>> start
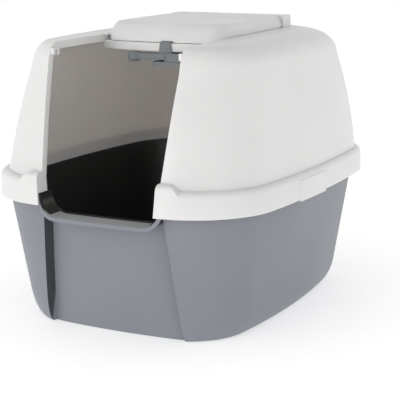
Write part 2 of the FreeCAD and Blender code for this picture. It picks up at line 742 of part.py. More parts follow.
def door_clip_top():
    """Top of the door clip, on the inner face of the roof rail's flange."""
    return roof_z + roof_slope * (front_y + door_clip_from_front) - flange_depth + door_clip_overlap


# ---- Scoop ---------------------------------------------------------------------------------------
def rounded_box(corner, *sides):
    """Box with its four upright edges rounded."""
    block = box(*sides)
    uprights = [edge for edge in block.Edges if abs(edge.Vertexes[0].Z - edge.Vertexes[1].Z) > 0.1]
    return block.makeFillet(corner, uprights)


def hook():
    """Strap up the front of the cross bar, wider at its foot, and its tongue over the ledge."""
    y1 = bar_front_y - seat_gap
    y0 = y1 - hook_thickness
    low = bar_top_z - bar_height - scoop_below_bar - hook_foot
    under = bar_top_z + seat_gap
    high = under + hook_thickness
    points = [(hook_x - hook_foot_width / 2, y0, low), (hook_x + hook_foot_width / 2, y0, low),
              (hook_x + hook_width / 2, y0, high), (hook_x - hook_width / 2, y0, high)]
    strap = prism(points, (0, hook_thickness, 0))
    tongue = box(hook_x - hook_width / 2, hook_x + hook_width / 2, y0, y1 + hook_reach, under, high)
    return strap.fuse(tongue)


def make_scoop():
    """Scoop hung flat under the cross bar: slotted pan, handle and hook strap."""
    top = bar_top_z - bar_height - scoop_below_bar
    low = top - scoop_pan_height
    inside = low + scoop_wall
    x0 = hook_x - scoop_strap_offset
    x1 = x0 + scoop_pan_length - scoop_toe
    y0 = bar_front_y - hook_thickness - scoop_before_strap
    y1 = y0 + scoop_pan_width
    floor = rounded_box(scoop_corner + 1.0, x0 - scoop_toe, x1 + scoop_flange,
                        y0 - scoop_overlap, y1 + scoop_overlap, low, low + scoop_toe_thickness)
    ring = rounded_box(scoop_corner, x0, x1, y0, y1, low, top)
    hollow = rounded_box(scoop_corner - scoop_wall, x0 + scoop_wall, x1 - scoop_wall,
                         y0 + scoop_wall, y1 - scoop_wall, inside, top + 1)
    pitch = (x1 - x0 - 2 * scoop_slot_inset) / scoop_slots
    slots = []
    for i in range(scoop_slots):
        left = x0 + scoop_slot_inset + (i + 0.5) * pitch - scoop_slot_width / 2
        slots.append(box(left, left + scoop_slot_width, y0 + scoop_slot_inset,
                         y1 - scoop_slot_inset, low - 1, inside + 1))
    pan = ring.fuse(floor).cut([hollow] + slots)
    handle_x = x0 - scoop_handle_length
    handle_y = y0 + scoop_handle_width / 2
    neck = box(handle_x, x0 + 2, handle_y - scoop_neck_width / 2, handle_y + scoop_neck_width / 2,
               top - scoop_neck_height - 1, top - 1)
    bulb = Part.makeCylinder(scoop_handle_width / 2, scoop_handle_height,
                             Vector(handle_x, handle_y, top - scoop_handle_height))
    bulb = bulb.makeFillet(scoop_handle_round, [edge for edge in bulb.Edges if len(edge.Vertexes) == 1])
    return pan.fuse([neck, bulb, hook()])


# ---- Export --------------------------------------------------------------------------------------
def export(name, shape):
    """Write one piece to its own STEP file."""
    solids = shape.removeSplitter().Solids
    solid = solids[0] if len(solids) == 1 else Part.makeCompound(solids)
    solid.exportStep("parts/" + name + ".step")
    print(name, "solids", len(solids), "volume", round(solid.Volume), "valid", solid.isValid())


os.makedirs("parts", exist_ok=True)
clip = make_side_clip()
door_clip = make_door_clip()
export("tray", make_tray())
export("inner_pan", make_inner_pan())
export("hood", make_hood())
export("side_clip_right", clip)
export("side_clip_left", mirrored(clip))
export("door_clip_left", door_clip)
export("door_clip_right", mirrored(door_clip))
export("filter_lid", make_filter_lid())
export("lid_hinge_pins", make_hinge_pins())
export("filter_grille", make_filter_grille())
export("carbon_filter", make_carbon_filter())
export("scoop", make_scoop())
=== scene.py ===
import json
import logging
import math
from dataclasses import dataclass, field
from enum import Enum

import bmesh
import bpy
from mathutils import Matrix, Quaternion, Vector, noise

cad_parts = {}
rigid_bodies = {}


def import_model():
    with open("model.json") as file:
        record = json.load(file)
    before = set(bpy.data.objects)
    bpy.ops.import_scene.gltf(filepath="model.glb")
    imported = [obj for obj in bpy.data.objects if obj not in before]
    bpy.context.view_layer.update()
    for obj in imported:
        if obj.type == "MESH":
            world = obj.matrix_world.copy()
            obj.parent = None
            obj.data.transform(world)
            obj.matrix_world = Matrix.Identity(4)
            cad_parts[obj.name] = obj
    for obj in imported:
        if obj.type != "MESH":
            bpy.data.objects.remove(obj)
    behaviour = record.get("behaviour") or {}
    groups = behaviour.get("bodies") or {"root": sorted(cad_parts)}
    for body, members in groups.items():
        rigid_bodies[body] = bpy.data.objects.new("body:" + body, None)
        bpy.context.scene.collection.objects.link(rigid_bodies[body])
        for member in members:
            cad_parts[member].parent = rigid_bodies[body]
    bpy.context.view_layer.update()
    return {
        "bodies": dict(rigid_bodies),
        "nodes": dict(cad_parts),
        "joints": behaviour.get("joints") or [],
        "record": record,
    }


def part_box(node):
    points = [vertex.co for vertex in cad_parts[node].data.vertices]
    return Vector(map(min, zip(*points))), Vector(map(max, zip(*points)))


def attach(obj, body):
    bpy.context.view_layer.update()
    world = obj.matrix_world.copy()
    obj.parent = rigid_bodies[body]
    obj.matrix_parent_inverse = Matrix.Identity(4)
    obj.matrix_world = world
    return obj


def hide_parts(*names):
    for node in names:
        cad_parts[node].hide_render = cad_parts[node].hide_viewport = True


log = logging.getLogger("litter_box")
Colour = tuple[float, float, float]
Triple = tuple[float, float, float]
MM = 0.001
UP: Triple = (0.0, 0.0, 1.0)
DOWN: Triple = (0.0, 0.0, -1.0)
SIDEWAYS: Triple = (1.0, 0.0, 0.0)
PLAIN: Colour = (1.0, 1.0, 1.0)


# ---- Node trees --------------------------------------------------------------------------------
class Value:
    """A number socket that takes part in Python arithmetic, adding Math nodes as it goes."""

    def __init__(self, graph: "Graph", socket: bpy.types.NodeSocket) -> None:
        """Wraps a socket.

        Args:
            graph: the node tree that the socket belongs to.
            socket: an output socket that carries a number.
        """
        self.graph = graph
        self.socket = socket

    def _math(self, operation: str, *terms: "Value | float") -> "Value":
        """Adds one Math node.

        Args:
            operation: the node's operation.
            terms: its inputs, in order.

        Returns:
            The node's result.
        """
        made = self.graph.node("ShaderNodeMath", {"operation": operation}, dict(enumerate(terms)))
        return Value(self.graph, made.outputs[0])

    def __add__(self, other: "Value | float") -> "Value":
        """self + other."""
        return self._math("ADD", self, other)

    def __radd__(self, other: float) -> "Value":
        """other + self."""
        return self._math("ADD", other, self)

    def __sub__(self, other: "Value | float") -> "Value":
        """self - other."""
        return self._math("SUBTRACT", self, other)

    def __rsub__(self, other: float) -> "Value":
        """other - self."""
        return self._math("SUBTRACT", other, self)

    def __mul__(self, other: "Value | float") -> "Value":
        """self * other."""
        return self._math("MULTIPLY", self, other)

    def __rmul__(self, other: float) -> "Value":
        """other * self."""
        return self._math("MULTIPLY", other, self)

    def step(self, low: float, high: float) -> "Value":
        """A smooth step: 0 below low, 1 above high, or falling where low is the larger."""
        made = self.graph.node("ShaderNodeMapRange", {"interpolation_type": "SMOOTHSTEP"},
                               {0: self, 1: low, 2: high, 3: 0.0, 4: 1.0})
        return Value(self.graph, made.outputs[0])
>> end
** Exercise brief **
Give back the listing exactly, please, from its first line to the line containing "return roof_z +", inclusive, and nothing past that line.

** Complete answer **
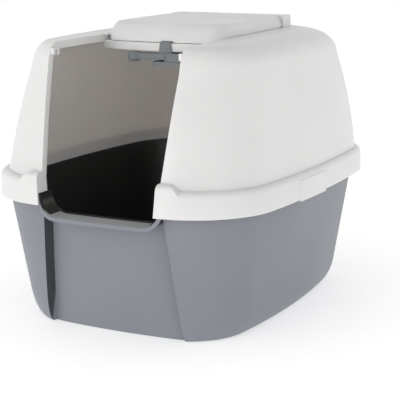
Write part 2 of the FreeCAD and Blender code for this picture. It picks up at line 742 of part.py. More parts follow.
def door_clip_top():
    """Top of the door clip, on the inner face of the roof rail's flange."""
    return roof_z + roof_slope * (front_y + door_clip_from_front) - flange_depth + door_clip_overlap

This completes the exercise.